Madison didn't want judges resolving this issue. And they would if government gave aid to "Christianity" generally but not "other" religions.

[This is, ironically, exactly what happened in Mass. and what led to their disestablishment, the last state to do so. In the Dedham decision, Unitarian judges decided Unitarianism was "Christianity" and hence eligible for state establishment aid. To the orthodox that poisoned the well; so they got rid of their state establishment of "Protestant Christianity."]

If the Supreme Court ruled the Constitution permits aid to "Christian" but not other religions, one easy solution would be simply call yourself a "Christian" and get that aid. You can be an atheist, a Muslim, a Jew, just call yourself a "Christian" and you are eligible for government support.

And that relates to another dynamic behind the "Christian Nation" debate. No one argues America wasn't and isn't a "Christian nation" in a nominal or demographic sense. No one argues, for instance, the Founders were predominantly Muslim.

98% of Americans thought of themselves as "Christians" as do roughly 80% today. These include, not just Pat Robertson and the Pope, but Chris Hedges, Andrew Sullivan (who it might surprise you, is orthodox in his Christology), Barack Obama and Mitt Romney.

Plenty of deistic and agnostic minded folks consider themselves "Christians" for heritage, cultural and demographic reasons. I am a baptized Roman Catholic (but went no further). Arguably, I could, but I don't, call myself a "Christian-Agnostic." Or a non-practicing Roman Catholic-agnostic.

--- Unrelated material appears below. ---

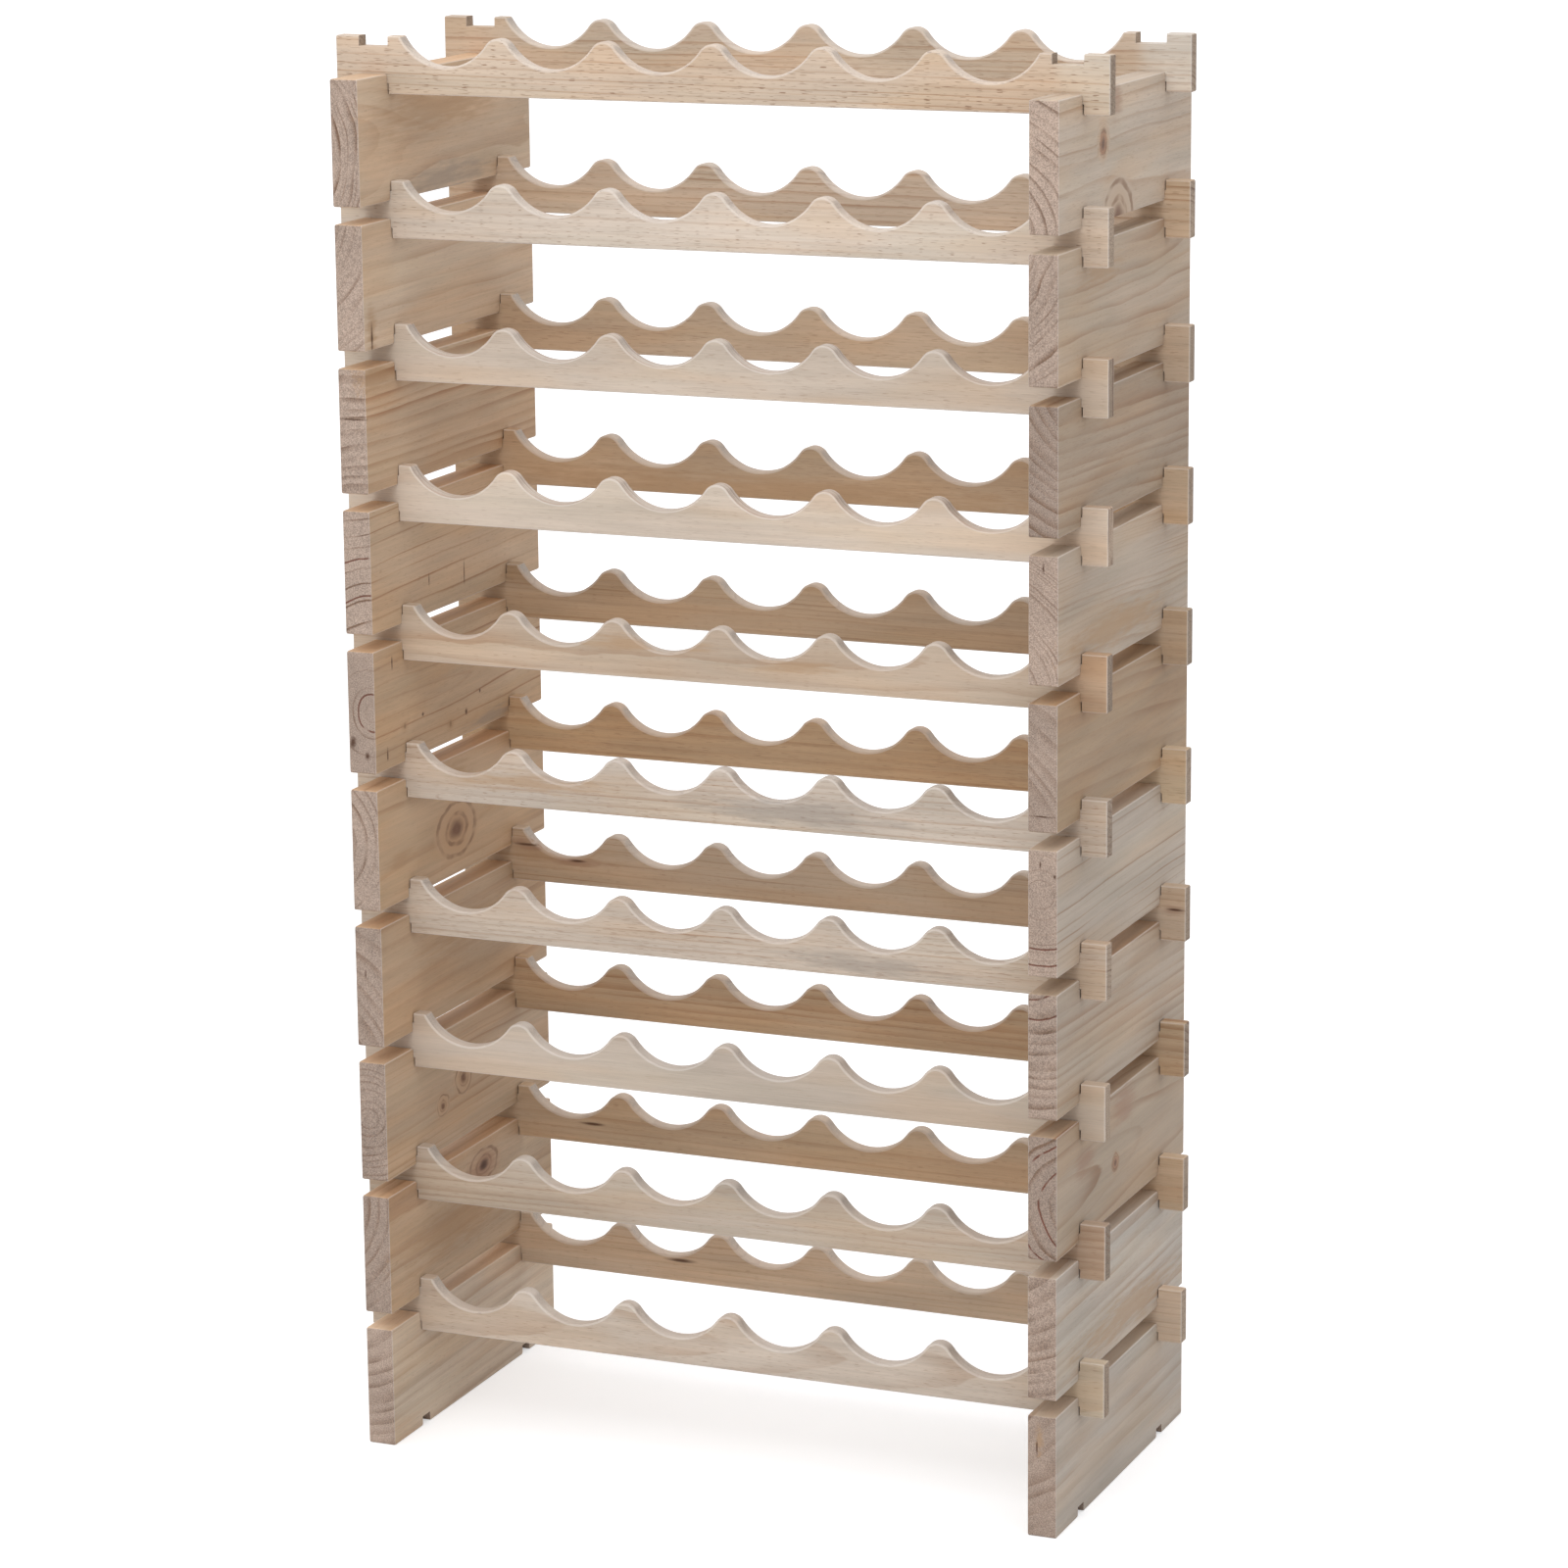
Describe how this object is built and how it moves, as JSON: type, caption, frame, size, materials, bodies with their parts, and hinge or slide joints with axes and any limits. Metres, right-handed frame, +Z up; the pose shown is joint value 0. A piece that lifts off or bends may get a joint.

Rather, we argue over a tighter, more meaningful definition of "Christian," AND how "Christianity" (however that theology defines) informed the principles of the Declaration of Independence, the US Constitution, and Federalist Papers and other aspects of life during Founding era America. Further, we argue over how the Founders THOUGHT government and religion should intersect.

2 comments:

Tom Van Dyke said...



By this time many leading light "Protestants," Madison perhaps among them, began to argue things like Arianism, Socinianism, salvation through works, and a Bible where only the "essential" parts (not the whole thing) were inspired, under the auspices of "Christianity."


You may be right with this direction, Jon, but I'm not sure that Protestants were taking a meat cleaver to the Bible as Jefferson did. I think the controversies were more about translations than questioning whole chunks of the Bible.

5. What books canonical, what apocryphal ? the papists holding to be the former what protestants the latter, the Lutherans the latter what the protestants & papists ye former.


Here, I believe Madison is referring to the "deutero-canonicals" that Catholics and Eastern Orthodox accept but Luther and later Protestants rejected:

* Tobit
* Judith
* Additions to Esther (Vulgate Esther 10:4-16:24[9])
* Wisdom
* Sirach, also called Ben Sira or Ecclesiasticus
* Baruch, including the Letter of Jeremiah (Additions to Jeremiah in the Septuagint[10])
* Additions to Daniel:
o Prayer of Azariah and Song of the Three Holy Children (Vulgate Daniel 3:24-90)
o Susanna (Vulgate Daniel 13, Septuagint prologue)
o Bel and the Dragon (Vulgate Daniel 14, Septuagint epilogue)
* 1 Maccabees
* 2 Maccabees

http://en.wikipedia.org/wiki/Deuterocanonical_books

The truly "apocryphal" books of the Bible [Gospel of Mary, stuff like that] may have been of interest to some Protestants [I don't know one way or the other], but I don't believe they were on the table in general. I'm not sure the Bible controversies covered the whole Bible as you seem to indicate here.

Eric Alan Isaacson said...

I find Madison's closing notation both compelling and prophetic:

"Ends in what is orthodoxy, what heresy. Dishonors Christianity."